From what I’ve read about The Green Bay Packers when Lombardi became their head coach, this may have been a valid approach at the time. It sounds like it was a team full of disorganized, unprofessional individuals who had to be whipped into shape in a strict manner. Championships ensued. So yay, Coach Lombardi. Maybe he was the right man in the right place. But when you project this into every work situation and every profession as a basic rule, you only make yourself into a dictator who may be feared and obeyed, but who can never be respected as a fellow professional. In fact, if this management approach is brought to bear upon a group of true professionals, it stands an excellent chance of only destroying morale and loyalty. And folks, I speak from experience, having been on the receiving end of management quite comparable to this approach and having seen the damage it can do to a working team – damage that the manager can never, ever accept as being traceable to their own policies.
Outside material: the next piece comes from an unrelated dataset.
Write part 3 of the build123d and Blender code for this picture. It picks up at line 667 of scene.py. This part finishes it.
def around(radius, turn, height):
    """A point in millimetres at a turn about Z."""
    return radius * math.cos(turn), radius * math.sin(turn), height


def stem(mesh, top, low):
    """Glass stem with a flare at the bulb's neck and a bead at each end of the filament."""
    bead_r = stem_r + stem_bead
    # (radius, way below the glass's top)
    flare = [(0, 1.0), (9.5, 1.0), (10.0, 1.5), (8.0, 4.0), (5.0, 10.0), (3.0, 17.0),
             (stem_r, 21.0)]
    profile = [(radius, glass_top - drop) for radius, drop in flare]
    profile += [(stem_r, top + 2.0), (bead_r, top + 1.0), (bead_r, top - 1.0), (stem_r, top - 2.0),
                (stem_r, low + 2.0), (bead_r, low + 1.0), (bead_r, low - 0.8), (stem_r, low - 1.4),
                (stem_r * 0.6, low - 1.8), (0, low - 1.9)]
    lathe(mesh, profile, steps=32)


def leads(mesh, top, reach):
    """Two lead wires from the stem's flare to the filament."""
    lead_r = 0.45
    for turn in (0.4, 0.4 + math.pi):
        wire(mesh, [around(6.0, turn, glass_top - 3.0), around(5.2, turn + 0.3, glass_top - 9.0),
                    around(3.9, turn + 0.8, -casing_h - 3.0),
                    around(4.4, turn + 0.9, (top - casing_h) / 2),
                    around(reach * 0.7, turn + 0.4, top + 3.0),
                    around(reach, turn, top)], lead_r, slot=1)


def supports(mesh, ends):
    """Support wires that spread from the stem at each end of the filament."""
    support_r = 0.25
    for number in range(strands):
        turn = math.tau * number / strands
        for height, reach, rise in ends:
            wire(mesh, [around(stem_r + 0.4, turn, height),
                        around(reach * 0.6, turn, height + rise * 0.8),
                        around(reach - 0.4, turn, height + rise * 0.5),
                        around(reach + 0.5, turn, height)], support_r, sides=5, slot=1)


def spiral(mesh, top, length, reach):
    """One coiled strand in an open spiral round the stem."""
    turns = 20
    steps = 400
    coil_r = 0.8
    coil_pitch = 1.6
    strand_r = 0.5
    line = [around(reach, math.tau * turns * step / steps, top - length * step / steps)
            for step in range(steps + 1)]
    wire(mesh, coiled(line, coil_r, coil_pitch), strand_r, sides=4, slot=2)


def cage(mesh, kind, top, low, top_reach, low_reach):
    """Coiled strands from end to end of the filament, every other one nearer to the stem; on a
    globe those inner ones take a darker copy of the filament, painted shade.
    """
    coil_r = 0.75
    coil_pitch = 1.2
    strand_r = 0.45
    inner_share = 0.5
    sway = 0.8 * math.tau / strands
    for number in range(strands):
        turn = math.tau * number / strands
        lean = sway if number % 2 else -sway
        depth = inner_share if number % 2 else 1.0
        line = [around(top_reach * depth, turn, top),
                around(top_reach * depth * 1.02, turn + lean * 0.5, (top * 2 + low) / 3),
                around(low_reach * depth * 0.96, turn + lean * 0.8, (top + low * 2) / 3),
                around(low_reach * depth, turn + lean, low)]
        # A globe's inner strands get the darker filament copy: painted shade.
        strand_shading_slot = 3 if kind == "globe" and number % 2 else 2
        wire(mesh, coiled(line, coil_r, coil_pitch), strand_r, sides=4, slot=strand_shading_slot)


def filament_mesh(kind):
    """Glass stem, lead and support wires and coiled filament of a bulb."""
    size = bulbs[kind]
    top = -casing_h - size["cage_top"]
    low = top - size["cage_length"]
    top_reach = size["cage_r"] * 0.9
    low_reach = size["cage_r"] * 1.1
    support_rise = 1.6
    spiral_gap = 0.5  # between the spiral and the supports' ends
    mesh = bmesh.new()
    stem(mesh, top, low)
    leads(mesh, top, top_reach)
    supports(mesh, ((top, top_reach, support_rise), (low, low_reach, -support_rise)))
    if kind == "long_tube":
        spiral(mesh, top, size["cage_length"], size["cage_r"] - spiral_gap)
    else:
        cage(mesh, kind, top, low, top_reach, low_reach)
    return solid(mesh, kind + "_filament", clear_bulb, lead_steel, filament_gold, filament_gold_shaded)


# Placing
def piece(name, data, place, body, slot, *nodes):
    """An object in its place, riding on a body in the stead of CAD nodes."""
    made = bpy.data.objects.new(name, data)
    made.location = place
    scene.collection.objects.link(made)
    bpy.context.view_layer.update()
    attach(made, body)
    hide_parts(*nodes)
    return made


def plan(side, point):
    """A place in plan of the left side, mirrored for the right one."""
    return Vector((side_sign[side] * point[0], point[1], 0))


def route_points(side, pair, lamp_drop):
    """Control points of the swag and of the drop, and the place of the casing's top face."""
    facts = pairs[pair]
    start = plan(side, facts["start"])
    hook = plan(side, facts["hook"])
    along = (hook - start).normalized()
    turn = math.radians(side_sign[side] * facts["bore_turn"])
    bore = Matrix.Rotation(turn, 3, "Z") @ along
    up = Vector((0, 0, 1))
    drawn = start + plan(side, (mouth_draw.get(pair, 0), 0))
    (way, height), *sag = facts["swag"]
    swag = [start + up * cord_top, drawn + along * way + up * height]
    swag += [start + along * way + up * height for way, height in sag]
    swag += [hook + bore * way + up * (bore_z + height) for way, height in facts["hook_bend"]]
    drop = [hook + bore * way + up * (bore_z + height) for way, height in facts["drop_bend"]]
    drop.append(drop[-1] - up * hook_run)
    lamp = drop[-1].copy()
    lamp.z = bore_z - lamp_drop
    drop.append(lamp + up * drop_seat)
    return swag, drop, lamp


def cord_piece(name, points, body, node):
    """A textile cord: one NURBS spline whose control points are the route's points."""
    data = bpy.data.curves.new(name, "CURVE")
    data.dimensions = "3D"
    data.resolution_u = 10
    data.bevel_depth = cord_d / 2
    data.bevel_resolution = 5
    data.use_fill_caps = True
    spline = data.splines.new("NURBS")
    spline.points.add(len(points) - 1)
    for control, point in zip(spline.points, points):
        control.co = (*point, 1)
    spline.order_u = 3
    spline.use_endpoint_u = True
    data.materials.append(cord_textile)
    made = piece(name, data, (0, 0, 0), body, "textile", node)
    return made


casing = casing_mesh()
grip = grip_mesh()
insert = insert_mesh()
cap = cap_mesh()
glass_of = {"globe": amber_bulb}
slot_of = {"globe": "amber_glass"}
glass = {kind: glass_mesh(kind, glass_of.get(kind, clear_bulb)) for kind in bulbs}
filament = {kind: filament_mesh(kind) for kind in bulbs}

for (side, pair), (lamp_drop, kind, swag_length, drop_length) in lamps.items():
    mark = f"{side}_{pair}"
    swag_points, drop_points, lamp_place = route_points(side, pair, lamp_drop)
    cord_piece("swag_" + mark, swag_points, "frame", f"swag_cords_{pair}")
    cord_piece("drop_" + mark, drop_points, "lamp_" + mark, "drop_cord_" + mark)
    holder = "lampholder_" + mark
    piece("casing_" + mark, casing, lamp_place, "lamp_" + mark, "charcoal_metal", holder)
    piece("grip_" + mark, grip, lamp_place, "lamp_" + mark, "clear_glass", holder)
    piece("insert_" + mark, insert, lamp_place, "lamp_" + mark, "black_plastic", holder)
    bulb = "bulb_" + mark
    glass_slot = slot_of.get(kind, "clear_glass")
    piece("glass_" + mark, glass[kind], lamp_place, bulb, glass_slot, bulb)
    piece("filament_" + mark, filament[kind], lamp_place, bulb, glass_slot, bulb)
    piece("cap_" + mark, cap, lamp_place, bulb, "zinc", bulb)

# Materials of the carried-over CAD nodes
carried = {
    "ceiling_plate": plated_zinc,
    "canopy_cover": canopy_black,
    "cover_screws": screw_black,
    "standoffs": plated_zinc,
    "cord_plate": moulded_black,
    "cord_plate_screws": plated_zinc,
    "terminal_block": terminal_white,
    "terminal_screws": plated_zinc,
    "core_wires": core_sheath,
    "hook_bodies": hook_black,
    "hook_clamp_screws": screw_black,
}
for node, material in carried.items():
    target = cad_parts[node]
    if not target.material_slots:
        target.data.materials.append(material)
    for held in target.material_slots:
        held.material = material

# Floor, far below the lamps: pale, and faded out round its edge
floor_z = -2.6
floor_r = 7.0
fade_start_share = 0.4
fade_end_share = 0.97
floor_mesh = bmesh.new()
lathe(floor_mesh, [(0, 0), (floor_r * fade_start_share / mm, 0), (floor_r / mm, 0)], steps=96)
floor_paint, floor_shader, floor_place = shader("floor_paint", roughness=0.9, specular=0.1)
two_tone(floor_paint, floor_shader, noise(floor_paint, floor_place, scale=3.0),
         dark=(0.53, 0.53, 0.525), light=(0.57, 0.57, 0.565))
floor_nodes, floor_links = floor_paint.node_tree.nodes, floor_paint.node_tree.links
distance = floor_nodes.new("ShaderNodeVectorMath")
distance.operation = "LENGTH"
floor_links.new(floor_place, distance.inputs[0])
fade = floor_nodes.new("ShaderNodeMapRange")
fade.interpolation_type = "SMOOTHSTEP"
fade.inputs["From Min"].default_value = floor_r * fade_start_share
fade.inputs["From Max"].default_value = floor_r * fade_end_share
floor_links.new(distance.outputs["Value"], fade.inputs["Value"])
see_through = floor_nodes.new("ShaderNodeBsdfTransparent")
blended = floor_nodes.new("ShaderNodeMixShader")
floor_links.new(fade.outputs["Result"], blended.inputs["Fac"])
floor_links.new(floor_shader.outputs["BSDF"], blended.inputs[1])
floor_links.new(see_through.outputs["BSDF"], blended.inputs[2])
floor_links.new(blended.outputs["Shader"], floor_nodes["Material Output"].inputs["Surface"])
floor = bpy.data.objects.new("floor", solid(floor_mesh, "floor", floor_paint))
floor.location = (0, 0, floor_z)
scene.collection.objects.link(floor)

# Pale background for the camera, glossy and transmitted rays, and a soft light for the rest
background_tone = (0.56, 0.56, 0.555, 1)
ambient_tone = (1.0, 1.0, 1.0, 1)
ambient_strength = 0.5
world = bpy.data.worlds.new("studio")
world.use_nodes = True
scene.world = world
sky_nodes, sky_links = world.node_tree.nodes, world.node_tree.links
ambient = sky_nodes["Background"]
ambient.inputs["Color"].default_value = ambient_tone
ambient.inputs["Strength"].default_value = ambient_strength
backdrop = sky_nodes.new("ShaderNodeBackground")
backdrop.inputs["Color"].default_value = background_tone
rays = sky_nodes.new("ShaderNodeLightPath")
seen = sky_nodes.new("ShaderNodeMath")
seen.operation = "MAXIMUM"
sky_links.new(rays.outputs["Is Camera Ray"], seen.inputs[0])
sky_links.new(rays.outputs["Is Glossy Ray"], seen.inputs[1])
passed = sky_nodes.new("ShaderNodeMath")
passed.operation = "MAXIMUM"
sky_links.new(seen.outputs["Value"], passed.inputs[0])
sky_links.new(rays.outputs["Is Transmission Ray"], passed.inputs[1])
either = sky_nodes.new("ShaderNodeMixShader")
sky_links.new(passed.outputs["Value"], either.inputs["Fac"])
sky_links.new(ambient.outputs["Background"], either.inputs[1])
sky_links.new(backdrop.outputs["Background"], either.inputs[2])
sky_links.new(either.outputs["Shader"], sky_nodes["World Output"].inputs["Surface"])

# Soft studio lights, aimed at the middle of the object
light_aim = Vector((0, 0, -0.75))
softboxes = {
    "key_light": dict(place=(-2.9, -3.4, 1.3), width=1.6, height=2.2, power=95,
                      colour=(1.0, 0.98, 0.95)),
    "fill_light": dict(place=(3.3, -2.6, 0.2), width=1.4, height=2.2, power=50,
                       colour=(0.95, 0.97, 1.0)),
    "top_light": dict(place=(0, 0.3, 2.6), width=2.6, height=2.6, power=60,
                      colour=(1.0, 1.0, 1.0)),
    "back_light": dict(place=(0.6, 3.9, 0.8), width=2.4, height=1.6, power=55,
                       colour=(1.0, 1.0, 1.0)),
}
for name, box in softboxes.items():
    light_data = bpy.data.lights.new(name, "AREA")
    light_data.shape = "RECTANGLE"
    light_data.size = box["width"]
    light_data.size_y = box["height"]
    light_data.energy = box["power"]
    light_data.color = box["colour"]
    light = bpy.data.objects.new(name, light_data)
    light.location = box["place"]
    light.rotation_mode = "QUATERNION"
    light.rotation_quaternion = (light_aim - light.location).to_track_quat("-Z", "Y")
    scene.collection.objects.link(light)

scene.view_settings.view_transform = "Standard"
So how about this approach to treating me like a professional: Tell me what time you need me to be there, and by God, I’ll be there and I’ll be ready to go. I will figure out what time I need to arrive in order for that to happen. Why? Because I’m a professional. If your approach is, “I’m telling you that you need to be here at 9:00 a.m., but the SECRET time you need to be here is 8:30 or you will have violated my secret rule,” then you’ve just made yourself look like a fool in the eyes of anyone with a sense of dignity and personal accountability. Oh, you actually want me there at 8:30? Fine. Tell me that’s my starting time and we won’t have any problems. Do you see how that works?

In the end, Lombardi’s dictate to his workers may fairly be translated as this: “I assume that the people who work for me are unprincipled and cannot be trusted to give their full effort unless I treat them like mental weaklings. I can out-think them and I can bully them, so I shall. Anyone walking through my door who says they are already an evolved professional with high standards of dependability is assumed to be a liar. There is no place for such people here. Competence, professionalism, and results are not the primary goals here; adherence to an arbitrary code of conduct takes precedence.”

That’s actually a charitable translation in that it gives the manager credit for trying to get some sort of performance out of their workers. The harsher translation would be, “Because I’m in charge, I will abuse my power by making the schedule revolve around my needs. Because there might be traffic delays or acts of God that will make you late one out of a hundred times, I want you to always be here unnecessarily early. My free time is important but yours is not. As your manager, I can dictate to you; I can even punish you for failing to read my mind and you just have to take it. It’s good to be the king.”

Finally, the least charitable translation would be something like, “I don’t actually know much about managing people, so I’ve settled on a few basic rules that cover my ass and keep me in power, while allowing me to tell myself that I’m building character and running a tight ship.”

In closing, let me offer this as the closest thing I can muster to an olive branch for those of you who crave being managed in this manner – If that’s how you as a worker need to be managed in order to function in a professional environment, then I hope you find such a manager.